**What is being asked:** Which lines contain the string "bodies"? Please list every one of them.

**Source material:**

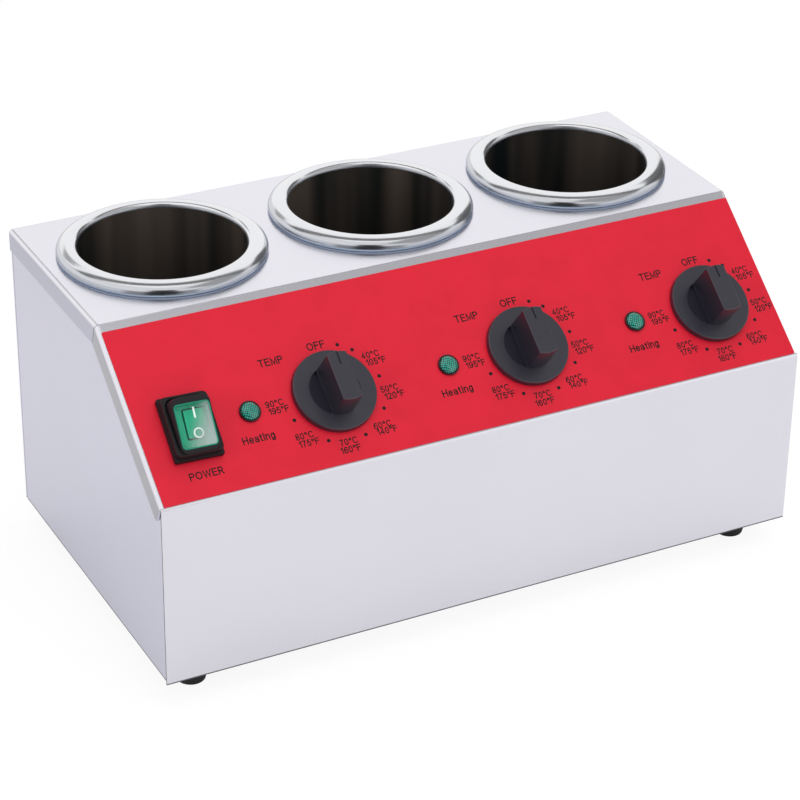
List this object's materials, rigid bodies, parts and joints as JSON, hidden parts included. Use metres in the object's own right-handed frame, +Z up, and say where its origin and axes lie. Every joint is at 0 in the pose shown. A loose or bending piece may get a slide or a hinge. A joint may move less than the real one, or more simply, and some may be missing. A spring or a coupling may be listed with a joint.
{
  "type": "topping warmer",
  "caption": "Counter-top topping warmer: a stainless steel case with round heated wells, a sloping control panel with turn knobs, lamps and a rocker switch, on rubber feet.",
  "frame": {"origin": "on the surface it stands on, under the middle of its overall size", "axes": "+X along the case from the switch end to the plain end, +Y from the front to the back, +Z up"},
  "size_m": [0.42, 0.2508, 0.2112],
  "materials": {
    "brushed_case_steel": "fine brushed stainless sheet, satin",
    "galvanised_sheet": "galvanised sheet, dull",
    "red_overlay": "printed polyester sheet, satin",
    "well_steel": "spun stainless steel with turned marks inside and a polished rim",
    "translucent_silicone": "translucent silicone, satin",
    "heater_sheath": "heat-stained steel sheath over mica",
    "screw_steel": "zinc-plated screw steel",
    "thermostat_case": "plated steel case",
    "brass": "machined brass",
    "charcoal_plastic": "moulded plastic, satin",
    "capillary_copper": "drawn copper tube",
    "green_lens": "translucent green moulding, glossy",
    "green_rocker": "translucent green moulding, glossy",
    "black_plastic": "moulded nylon, satin",
    "clear_boot": "clear soft moulding, glossy",
    "black_nylon": "moulded nylon, satin",
    "ceramic": "glazed ceramic",
    "black_rubber": "moulded rubber, matt"
  },
  "bodies": {
    "case": {"top_cover": "brushed_case_steel", "side_panel_left": "brushed_case_steel", "side_panel_right": "brushed_case_steel", "rear_panel": "brushed_case_steel", "base_plate": "galvanised_sheet", "control_overlay": "red_overlay", "well_1": "well_steel", "well_2": "well_steel", "well_3": "well_steel", "well_gasket_1": "translucent_silicone", "well_gasket_2": "translucent_silicone", "well_gasket_3": "translucent_silicone", "band_heater_1": "heater_sheath", "band_heater_2": "heater_sheath", "band_heater_3": "heater_sheath", "clamp_screw_1": "screw_steel", "clamp_screw_2": "screw_steel", "clamp_screw_3": "screw_steel", "thermostat_1": "thermostat_case", "thermostat_2": "thermostat_case", "thermostat_3": "thermostat_case", "thermostat_nut_1": "brass", "thermostat_nut_2": "brass", "thermostat_nut_3": "brass", "capillary_1": "capillary_copper", "capillary_2": "capillary_copper", "capillary_3": "capillary_copper", "lamp_lens_1": "green_lens", "lamp_lens_2": "green_lens", "lamp_lens_3": "green_lens", "lamp_body_1": "black_plastic", "lamp_body_2": "black_plastic", "lamp_body_3": "black_plastic", "switch_body": "black_plastic", "switch_boot": "clear_boot", "gland_body": "black_nylon", "gland_lock_nut": "black_nylon", "gland_cap": "black_nylon", "terminal_block": "ceramic", "terminal_screw": "screw_steel", "supply_lead": "black_rubber", "foot_front_left": "black_rubber", "foot_front_right": "black_rubber", "foot_back_left": "black_rubber", "foot_back_right": "black_rubber", "foot_screw_front_left": "screw_steel", "foot_screw_front_right": "screw_steel", "foot_screw_back_left": "screw_steel", "foot_screw_back_right": "screw_steel", "rear_screw_lower_left": "screw_steel", "rear_screw_lower_right": "screw_steel", "rear_screw_upper_left": "screw_steel", "rear_screw_upper_right": "screw_steel"},
    "dial_1": {"knob_1": "charcoal_plastic", "thermostat_spindle_1": "brass"},
    "dial_2": {"knob_2": "charcoal_plastic", "thermostat_spindle_2": "brass"},
    "dial_3": {"knob_3": "charcoal_plastic", "thermostat_spindle_3": "brass"},
    "rocker": {"switch_rocker": "green_rocker"}
  },
  "joints": [
    {"name": "knob_1_turn", "type": "hinge", "parent": "case", "child": "dial_1", "pos_m": [-0.088, -0.09287, 0.16267], "axis": [0, 0.6236, -0.7817], "range_deg": [0, 249]},
    {"name": "knob_2_turn", "type": "hinge", "parent": "case", "child": "dial_2", "pos_m": [0.03875, -0.09287, 0.16267], "axis": [0, 0.6236, -0.7817], "range_deg": [0, 249]},
    {"name": "knob_3_turn", "type": "hinge", "parent": "case", "child": "dial_3", "pos_m": [0.1655, -0.09287, 0.16267], "axis": [0, 0.6236, -0.7817], "range_deg": [0, 249]},
    {"name": "rocker_tilt", "type": "hinge", "parent": "case", "child": "rocker", "pos_m": [-0.1781, -0.09311, 0.16056], "axis": [1, 0, 0], "range_deg": [-16, 0]}
  ]
}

**Answer for this exercise:**
List this object's materials, rigid bodies, parts and joints as JSON, hidden parts included. Use metres in the object's own right-handed frame, +Z up, and say where its origin and axes lie. Every joint is at 0 in the pose shown. A loose or bending piece may get a slide or a hinge. A joint may move less than the real one, or more simply, and some may be missing. A spring or a coupling may be listed with a joint.
  "bodies": {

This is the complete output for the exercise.